Tragic fate of a Wolverhampton masterpiece
As the formidable Theodosia Hinckes, and all those who were to follow her in living at the long-demolished Tettenhall Wood House, climbed to the top of the stairs of the imposing Gothic mansion, she was bathed in the light streaming through the beautiful stained glass windows.
They were both magnificent and mysterious. Because while the imposing mansion on the outskirts of Wolverhampton was built for her between 1833 and 1836, those windows were medieval and Flemish. So how had they got to Wolverhampton?
Now some detective work by 87-year-old retired architect Keith Cattell has uncovered the astonishing – and ultimately somewhat tragic – story of those splendid windows.
It is a tale in which there are villains ranging from marauding French troops, to Hitler's airmen and, surprisingly, a reputable stained glass studio.
The upshot is that after being variously smashed, blown up by the Luftwaffe, and binned, today the only known bit left of what was once a four light window is mounted and backlit as a feature under the landing balcony of his Wolverhampton home.
Nor is it the only relic of the building he has saved for posterity. He also salvaged the dining room bay window, which has been re-erected as a folly in his garden.
"If I hadn’t saved it, it would have ended up in landfill," says Keith.
The Wood House estate was bounded by Wood Road, Grange Road, Regis Road, and Long Lake, and at the time of the demolition of its centrepiece, Tettenhall Wood House, just over 50 years ago, Keith was converting an old barn just a stone's throw away, so was able to pop along to the sale of contents.
There was a demolition sale comprising over 1,300 lots, including the grand staircase windows, in August 1969, and demolition started a couple of months later.
Sadly those staircase windows were not what they had once been. During the war a German bomb fell on the other side of Wood Road blowing out more than half the precious glass.
"Unfortunately there appear to be no records of the missing panels. It has always been my hope that one day an old photograph of the stained glass before the bomb damage might turn up.
"The remains of the stained glass in the staircase window intrigued me because it was obviously much older than the house but apparently no one knew where it had come from.
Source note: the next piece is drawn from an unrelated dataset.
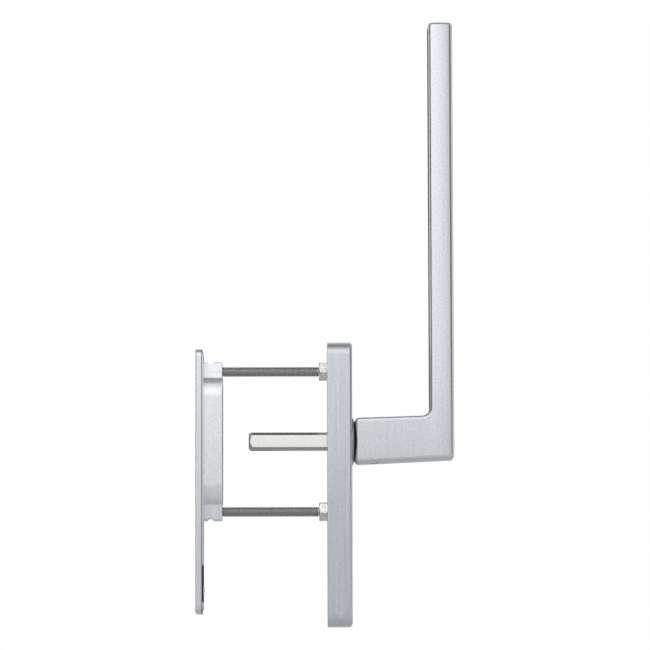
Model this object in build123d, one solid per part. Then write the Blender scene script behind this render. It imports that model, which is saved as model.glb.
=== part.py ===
"""Lift and slide door handle: a turning lever on a thick inside plate, and an outside flush pull.

Two threaded rods and a square spindle cross the door leaf between the two plates.
Millimetres. +X points into the room along the spindle, +Z is up, Y is the plates' width.
The origin is on the spindle's axis, in the face of the inside plate that lies on the door.
"""

import math
import os

from build123d import *

# Door and gear
door_gap = 70.5
rod_spacing = 80.0
spindle_side = 10.0
spindle_reach = 44.8

# Clearances
running_clearance = 0.05
sliding_clearance = 0.10
seat_clearance = 0.03
cover_clearance = 0.20

# Inside cover, a hollow shell
inner_top = 55.7
inner_bottom = -105.3
inner_width = 32.0
inner_depth = 14.0
inner_corner_radius = 7.0
inner_edge_radius = 1.6
inner_wall = 1.6
inner_skin = 1.8
pry_notch_width = 8.0
pry_notch_depth = 1.0

# Inside base, a casting that stays under the cover
base_plate = 2.4
base_rim_height = 5.6
base_rim_wall = 1.4
base_rib = 1.6
base_rib_height = 7.0
hub_radius = 12.3
hub_height = 10.4
rod_boss_radius = 6.4
rod_boss_height = 9.0
nut_seat_depth = 0.3
nut_seat_radius = 7.0
snap_nose_length = 9.0
snap_nose_height = 0.6
snap_nose_thickness = 1.2
snap_nose_place = 3.6

# Turning joint of the lever, from the door to the room
spigot_radius = 8.5
spigot_end = 0.5
circlip_groove_radius = 7.7
circlip_start = 1.2
circlip_thickness = 1.0
circlip_outer_radius = 9.9
circlip_gap = 4.0
circlip_ear_radius = 1.7
circlip_ear_hole = 0.75
thrust_washer_thickness = 0.6
thrust_washer_radius = 10.6
spring_washer_room = 0.9
spring_washer_thickness = 0.35
spring_washer_radius = 10.4
hub_counterbore_radius = 11.2
bush_wall = 1.45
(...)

"Just two of us bid for it but I dropped out at £50 – a sizeable sum in those days. It was a mad thing to do and I later discovered it had been bought by Miss Gregaines to place in St Peter's Church, so I felt happy about that."
Pending a decision on its future the glass was held at a London stained glass studio, but Keith says after four years it transpired that St Peter's didn't want the glass.
"When the studio was approached they admitted that they had meanwhile closed their stained glass studio and disposed of all the glass. After contacting their original chief glazier one piece of the glass was located, the kneeling knight wearing his tabard. The rest had all been lost by this supposedly reputable glass company."
Yet this surviving fragment, which Keith was to buy from Miss Gregaines, proved a key to unlocking the secrets of the windows, because on close inspection there was a detail which could not have been easily seen with the window in situ – a small coat of arms on the sleeve of the tabard.
A knowledge of heraldry and heraldic conventions led to the knight being identified as Phillipe de Croy of Aerschot, Belgium, who in 1455 had married Jacqueline de Luxembourg, and the style of his tabard pointed to a date of around 1480 for the stained glass panel.
"The small city of Aerschot with its cathedral came within the lands owned by the de Croy family and it would have been natural for them to pay for the installation of stained glass in the cathedral. In 1792 invading French troops desecrated the cathedral, breaking much of the stained glass.
"Not having the money or inclination to repair it, the cathedral authorities, in perhaps 1828, sold the broken windows to pay for plain glass replacements."
An Englishman named Pratt is thought to have brought the broken stained glass to England and sold it to all and sundry, and it is supposed that this is how Theodosia got the Wolverhampton panels.
However, the glass image of Phillipe was missing his original head, the damage suggesting that the French soldiers had taken pot shots at the glazed images of the Belgian nobility. So Phillipe's body was given somebody else's head from the cathedral's glass, and Keith presumes this was done when the panel was installed at Tettenhall Wood House.
As for the fate of the mansion, ultimately it was the home of ironmaster's widow Ethel Margaret Hickman, and Keith's researches show that the remaining part of the estate including the house was sold to Tarmac Construction in 1964, who leased the house back to her with an agreement that they would not demolish it and develop the land until six months after her death.
"She kept them waiting, dying in 1969 at the age of 103. Tarmac covered the site with houses – the Woodcote Road estate. The building could have been saved and used for another purpose, a procedure adopted for other large houses in Wolverhampton when their estate land was developed.
"It was a humiliating end for Theodosia's Gothic masterpiece."